There are plenty of enemies for Wolverine to gain experience off of, however combat still can feel repetitive as Wolverine moves from area to area, clearing them out. The machete guys in the African jungle aren't that much different from the knife wielding guys in the military installation. Even the mini-bosses are dealt with the exact same way: wait for a ground pound, dodge, lunge for the back and then hack away until the beastie goes to grab for you. Granted, the game isn't all the same. There are some very cool sequences that will have you free falling to catch up with an enemy helicopter, only to take it out and then jump away to the next one, as well as a sequence where Wolverine lunges from riverboat to riverboat, or truck to truck while taking out enemy soldiers. The problem is that these more varied sequences are sandwiched between lots of waves of the same enemies so they don't stand out as much.
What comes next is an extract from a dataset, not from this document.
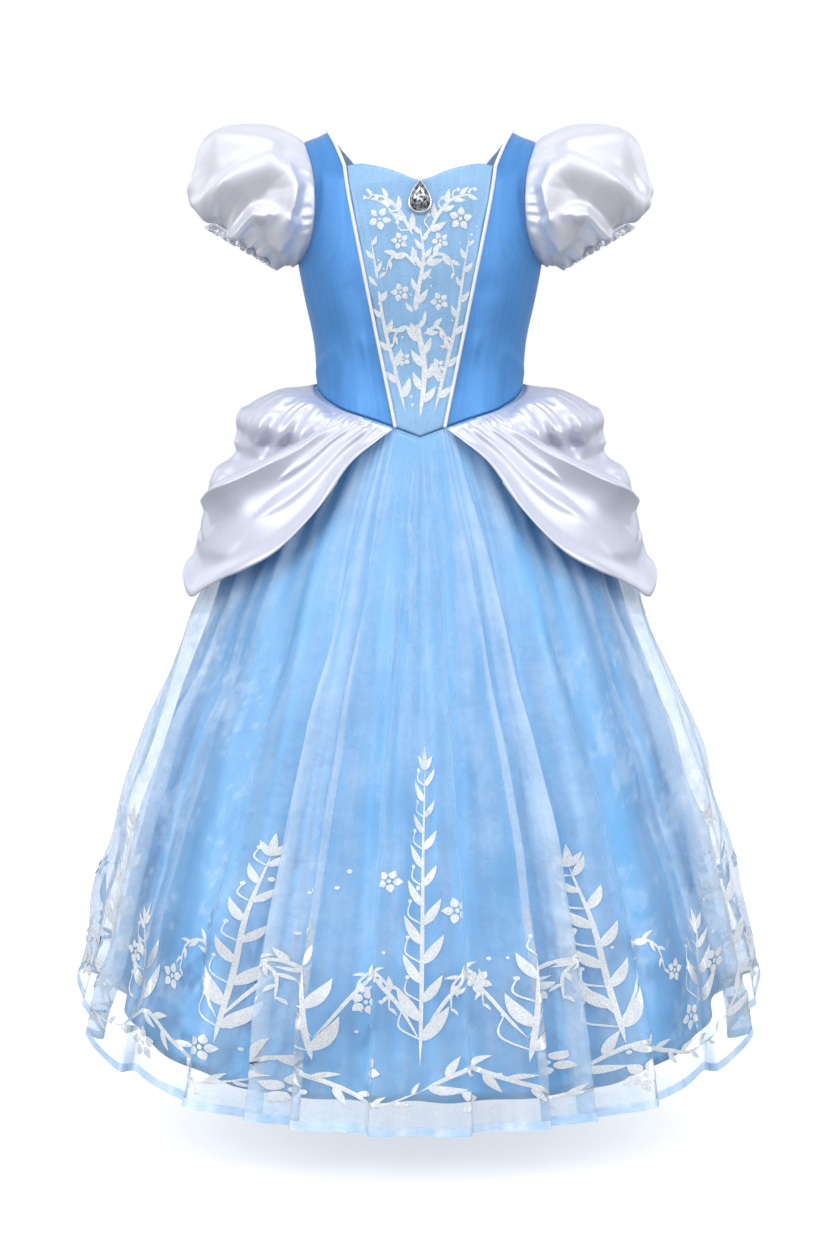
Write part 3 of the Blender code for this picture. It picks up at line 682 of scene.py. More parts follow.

The story pops back and forth between Logan's memories before he had adamantium fused to his bones and what takes place once he escapes from the Weapon X facility post fusing. At the beginning of the game, the story structure of popping back and forth works as you'll do a level in the jungle and then a level in the military base, however as the game progresses the length of flashbacks get smaller while the frequency increases. Towards the end, at any point when playing "current time" you half expect Wolverine to see a desk chair, remember something that happened back in Africa for 30 seconds and then warp back to present day. The inclusion of characters from the movie also seems thrown in just to tie more into the movie, and results in not only an extremely annoying fight against Gambit, but one of the worst ending boss battles in recent memory against Weapon 11 (I refuse to call him Deadpool) as well as a story that doesn't end up making a whole lot of sense.

Graphically the game does an admirable job of showing just what a man with blades in his arms is capable of. The combat animations are all very impressive with lots of variety to them. Even the quick kills will cycle between multiple animations for the same enemy and are very, very gory. There is a lot of blood in this game, plenty of which is Logan's as his character model will show bone, muscle and blood as he takes damage. I hope you like staring at Wolverine's bare chest as his tank tops don't last very long under a barrage of weapons fire and his clothes do not have regenerative powers. Personally, I think they went a bit overboard with the gore and the healing factor, but I'm somewhat old school with my Wolverine memories, so consider this the old fuddy-duddy opinion. That being said, watching him cram his claws down a dude's throat and then rip the guy open from mouth to crotch never gets old.